HarryVolek / PyTorch_Speaker_Verification

PyTorch implementation of "Generalized End-to-End Loss for Speaker Verification" by Wan, Li et al.
BSD 3-Clause "New" or "Revised" License
576 stars 164 forks source link

How to Use Your Audio Data Set #32

Open zyc1310517843 opened 5 years ago

zyc1310517843 commented 5 years ago

Hello, this code is for TIMIT data set. If you change it into your own audio data, it will not work. If you use your own audio data as a data set, how can I do it? Thank you very much for your guidance. #

Kailegh commented 5 years ago

Did you finde out? I am having the same issues, I have a dataset where the number of utterances per speaker is different so I think I need to change how the data is loaded

chrisspen commented 4 years ago

Is this needed?
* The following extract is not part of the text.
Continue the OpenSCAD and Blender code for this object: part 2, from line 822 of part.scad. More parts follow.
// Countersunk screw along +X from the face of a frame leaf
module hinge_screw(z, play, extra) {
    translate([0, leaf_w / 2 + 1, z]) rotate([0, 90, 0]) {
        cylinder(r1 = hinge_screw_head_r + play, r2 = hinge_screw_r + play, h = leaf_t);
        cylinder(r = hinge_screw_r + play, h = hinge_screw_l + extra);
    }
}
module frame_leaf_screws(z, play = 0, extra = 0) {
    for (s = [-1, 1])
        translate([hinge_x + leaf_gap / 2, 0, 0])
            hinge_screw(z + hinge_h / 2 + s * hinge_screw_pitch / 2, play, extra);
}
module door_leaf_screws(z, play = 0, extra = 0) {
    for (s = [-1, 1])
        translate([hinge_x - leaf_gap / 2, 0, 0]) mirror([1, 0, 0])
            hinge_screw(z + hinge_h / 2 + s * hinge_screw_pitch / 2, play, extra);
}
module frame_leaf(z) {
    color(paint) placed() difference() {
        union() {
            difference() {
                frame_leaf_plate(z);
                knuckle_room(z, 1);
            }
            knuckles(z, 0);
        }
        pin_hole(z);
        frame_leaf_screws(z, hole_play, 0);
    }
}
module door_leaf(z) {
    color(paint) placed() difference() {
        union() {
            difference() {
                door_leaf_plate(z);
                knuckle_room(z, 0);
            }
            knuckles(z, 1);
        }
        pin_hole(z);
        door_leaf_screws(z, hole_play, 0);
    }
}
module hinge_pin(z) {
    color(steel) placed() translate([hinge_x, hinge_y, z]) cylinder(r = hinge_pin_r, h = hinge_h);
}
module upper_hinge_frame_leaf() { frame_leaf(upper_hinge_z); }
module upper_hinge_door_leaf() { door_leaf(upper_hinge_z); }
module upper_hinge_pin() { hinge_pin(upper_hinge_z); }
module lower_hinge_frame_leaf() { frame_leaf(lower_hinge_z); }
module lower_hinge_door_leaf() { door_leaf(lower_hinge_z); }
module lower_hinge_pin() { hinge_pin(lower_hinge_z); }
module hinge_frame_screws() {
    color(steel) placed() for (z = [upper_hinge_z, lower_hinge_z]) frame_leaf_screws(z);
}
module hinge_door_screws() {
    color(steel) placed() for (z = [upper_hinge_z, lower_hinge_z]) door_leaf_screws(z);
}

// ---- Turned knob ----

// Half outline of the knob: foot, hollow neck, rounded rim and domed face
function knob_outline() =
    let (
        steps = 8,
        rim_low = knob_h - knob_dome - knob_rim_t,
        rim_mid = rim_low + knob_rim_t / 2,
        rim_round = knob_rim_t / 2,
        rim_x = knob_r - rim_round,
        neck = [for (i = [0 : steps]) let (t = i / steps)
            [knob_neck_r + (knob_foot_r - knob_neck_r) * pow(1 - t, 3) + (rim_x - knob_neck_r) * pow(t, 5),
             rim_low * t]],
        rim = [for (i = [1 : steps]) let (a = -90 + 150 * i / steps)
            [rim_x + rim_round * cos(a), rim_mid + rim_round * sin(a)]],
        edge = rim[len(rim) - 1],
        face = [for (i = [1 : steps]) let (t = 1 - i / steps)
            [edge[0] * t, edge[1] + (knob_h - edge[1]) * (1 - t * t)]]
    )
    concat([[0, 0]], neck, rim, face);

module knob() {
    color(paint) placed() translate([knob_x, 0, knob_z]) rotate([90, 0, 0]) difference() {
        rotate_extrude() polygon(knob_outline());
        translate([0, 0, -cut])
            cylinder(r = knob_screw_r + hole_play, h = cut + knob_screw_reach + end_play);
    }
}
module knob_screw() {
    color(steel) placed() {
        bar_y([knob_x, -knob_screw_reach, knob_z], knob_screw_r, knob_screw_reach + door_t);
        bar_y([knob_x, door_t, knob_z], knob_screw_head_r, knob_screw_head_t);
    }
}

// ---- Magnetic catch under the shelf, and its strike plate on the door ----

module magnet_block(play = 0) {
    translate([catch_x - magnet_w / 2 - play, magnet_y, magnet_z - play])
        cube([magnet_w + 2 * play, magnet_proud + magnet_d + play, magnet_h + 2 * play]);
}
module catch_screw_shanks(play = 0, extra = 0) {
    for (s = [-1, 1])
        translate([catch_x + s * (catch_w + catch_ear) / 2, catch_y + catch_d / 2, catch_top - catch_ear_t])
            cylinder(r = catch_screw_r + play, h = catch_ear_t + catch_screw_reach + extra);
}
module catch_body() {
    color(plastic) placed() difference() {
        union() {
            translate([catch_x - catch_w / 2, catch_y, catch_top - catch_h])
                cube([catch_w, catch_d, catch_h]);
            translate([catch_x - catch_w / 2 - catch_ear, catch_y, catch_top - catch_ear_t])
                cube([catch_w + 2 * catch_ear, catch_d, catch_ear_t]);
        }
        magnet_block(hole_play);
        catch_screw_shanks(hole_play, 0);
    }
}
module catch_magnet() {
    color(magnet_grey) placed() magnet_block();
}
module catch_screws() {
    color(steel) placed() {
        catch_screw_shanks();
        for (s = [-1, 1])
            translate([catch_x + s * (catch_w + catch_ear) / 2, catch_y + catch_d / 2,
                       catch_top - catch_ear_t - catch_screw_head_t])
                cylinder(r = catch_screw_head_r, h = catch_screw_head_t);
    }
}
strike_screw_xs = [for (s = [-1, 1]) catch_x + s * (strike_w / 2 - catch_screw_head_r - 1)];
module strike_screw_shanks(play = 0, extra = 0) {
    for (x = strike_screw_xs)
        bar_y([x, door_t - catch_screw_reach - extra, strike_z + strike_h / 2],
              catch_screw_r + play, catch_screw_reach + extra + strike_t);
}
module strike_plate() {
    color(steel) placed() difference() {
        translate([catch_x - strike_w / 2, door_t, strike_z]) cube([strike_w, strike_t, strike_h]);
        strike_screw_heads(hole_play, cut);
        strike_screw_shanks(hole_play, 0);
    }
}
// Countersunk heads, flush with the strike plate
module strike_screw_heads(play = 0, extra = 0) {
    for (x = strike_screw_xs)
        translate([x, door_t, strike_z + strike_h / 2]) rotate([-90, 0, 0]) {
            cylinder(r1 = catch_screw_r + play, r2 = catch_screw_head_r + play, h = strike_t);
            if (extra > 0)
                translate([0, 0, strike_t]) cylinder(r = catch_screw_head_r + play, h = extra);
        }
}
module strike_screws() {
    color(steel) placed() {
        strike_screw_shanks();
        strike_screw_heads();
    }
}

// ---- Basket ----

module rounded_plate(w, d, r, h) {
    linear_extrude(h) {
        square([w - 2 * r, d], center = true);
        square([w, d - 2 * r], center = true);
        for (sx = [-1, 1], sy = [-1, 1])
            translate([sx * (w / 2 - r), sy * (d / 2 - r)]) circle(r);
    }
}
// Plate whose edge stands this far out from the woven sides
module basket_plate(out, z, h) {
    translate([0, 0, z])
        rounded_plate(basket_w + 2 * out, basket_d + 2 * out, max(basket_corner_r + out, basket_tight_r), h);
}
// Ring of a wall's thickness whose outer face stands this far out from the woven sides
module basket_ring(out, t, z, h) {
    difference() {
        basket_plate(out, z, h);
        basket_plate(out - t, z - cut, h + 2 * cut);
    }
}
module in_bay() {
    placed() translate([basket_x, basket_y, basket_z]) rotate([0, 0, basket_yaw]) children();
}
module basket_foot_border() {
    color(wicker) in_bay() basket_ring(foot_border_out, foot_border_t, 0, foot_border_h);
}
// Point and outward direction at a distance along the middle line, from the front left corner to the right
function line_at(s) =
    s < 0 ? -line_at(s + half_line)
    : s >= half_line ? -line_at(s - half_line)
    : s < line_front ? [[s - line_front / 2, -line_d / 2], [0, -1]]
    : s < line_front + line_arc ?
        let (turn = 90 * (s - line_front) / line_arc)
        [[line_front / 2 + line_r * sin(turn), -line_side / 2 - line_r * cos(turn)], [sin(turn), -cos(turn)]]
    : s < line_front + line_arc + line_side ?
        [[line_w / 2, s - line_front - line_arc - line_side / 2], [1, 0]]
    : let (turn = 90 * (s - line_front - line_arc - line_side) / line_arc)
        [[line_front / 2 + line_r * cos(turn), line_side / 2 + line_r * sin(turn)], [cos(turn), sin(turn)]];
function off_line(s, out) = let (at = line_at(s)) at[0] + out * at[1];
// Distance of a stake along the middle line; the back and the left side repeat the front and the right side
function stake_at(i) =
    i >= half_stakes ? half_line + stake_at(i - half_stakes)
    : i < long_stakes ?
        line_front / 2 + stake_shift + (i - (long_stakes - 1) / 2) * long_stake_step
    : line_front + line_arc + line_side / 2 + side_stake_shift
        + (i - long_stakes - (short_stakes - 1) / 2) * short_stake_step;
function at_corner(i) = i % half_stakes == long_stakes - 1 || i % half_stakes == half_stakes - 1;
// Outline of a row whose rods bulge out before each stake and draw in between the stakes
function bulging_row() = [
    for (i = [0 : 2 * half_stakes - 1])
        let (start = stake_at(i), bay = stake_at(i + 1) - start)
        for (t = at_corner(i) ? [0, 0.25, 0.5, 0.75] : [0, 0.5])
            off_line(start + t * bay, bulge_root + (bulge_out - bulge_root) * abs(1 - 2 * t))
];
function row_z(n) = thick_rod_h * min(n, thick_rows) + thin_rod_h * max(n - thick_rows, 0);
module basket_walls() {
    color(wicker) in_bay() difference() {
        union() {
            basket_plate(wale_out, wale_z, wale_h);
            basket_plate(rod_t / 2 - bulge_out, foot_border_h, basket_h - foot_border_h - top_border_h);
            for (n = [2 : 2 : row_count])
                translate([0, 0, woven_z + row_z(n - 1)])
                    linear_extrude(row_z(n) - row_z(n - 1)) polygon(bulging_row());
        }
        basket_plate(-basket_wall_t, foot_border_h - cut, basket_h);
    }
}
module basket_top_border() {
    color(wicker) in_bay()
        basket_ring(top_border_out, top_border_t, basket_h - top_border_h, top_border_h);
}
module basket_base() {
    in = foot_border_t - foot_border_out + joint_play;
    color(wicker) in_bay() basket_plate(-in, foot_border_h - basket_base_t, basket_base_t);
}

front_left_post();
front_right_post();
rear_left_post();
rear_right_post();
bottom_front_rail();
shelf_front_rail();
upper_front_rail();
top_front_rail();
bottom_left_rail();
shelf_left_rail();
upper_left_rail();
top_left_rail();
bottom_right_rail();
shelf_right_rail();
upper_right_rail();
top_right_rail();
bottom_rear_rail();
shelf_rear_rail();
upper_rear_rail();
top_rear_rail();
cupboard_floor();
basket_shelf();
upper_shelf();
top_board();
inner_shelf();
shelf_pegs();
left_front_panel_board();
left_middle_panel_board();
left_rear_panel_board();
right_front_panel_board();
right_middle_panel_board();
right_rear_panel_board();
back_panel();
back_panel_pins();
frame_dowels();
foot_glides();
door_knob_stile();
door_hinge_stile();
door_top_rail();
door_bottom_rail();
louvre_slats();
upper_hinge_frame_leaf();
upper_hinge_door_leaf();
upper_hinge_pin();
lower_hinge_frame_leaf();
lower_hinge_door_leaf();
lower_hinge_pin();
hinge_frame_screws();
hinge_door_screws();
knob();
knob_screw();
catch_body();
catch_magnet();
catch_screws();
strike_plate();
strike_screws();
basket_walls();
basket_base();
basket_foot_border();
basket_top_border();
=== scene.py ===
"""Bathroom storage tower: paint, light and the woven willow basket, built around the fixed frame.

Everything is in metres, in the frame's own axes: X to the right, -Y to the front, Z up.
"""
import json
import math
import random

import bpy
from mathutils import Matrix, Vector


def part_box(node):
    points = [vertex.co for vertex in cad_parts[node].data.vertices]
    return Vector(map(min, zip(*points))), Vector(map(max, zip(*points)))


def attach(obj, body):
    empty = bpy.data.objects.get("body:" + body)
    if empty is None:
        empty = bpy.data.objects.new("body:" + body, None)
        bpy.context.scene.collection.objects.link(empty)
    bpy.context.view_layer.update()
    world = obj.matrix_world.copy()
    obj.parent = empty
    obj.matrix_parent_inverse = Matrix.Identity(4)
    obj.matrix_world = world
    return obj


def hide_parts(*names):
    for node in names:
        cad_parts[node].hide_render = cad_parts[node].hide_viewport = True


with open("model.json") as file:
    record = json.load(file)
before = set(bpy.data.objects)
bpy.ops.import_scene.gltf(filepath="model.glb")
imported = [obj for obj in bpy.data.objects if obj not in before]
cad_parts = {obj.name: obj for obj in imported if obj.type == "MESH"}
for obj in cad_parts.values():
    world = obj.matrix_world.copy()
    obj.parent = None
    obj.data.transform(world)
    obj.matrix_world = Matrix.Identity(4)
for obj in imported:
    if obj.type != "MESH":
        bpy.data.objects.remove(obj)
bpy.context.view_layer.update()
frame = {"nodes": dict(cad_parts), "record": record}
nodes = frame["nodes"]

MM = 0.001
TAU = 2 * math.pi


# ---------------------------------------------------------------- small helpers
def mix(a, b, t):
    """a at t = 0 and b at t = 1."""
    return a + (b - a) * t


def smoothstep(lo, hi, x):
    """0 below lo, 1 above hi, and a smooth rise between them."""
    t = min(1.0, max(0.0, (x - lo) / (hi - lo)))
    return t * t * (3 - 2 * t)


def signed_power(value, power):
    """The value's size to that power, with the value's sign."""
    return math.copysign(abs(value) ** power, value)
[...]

If you want to generate embeddings for your own audio data to feed into something like uis-rnn, do you need to also train your own speaker embedding model or can you just use the model trained from TIMIT data?
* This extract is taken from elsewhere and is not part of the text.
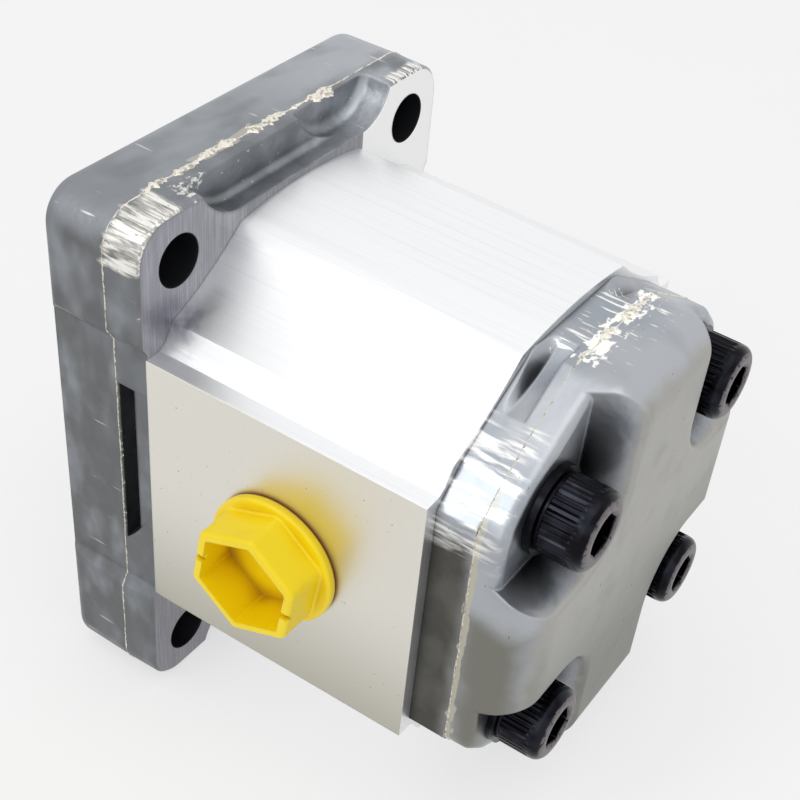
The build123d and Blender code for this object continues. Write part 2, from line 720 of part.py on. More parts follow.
def cover_outline(corner_r):
    """Outline of the rear cover about its own centre, its corners rounded if corner_r > 0."""
    top = BODY_HALF_HEIGHT - COVER_TOP_INSET
    side = PORT_FACE_X - COVER_SIDE_INSET
    with BuildSketch() as outline:
        with BuildLine():
            Polyline(
                (0, top),
                (COVER_LUG_X, top),
                (COVER_FLANK_X, top - COVER_FLANK_DROP),
                (side, top - COVER_CORNER_DROP),
                (side, 0),
                (0, 0),
                (0, top),
            )
        make_face()
        mirror(about=Plane.YZ)
        mirror(about=Plane.XZ)
        if corner_r > 0:
            fillet(outline.vertices(), corner_r)
    return outline.sketch


def recess_sketch(y, start, middle, end):
    """Section of the flank's hollow at depth y, its wall an arc through three points."""
    with BuildSketch(section(y, CENTRE_Z)) as recess:
        with BuildLine():
            ThreePointArc(start, middle, end)
            Polyline(
                end,
                (end[0] + RECESS_OVERRUN, start[1] + RECESS_OVERRUN),
                (start[0], start[1] + RECESS_OVERRUN),
                start,
            )
        make_face()
    return recess.sketch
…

I thought the point of training an embedding model was to reduce the dimensionality of the audio. Raw sound has an huge amount of information in it, but the voice information we're interested in is only a relatively small part of that. Training an embedding model is a way of simplifying the audio into a form that's a lot smaller, yet still captures the unique signature of the voice data. To that end, we shouldn't have to train our own embedding model from our own data right, assuming our audio is in English?

Where you need to use your own data when training is when using uis-rnn.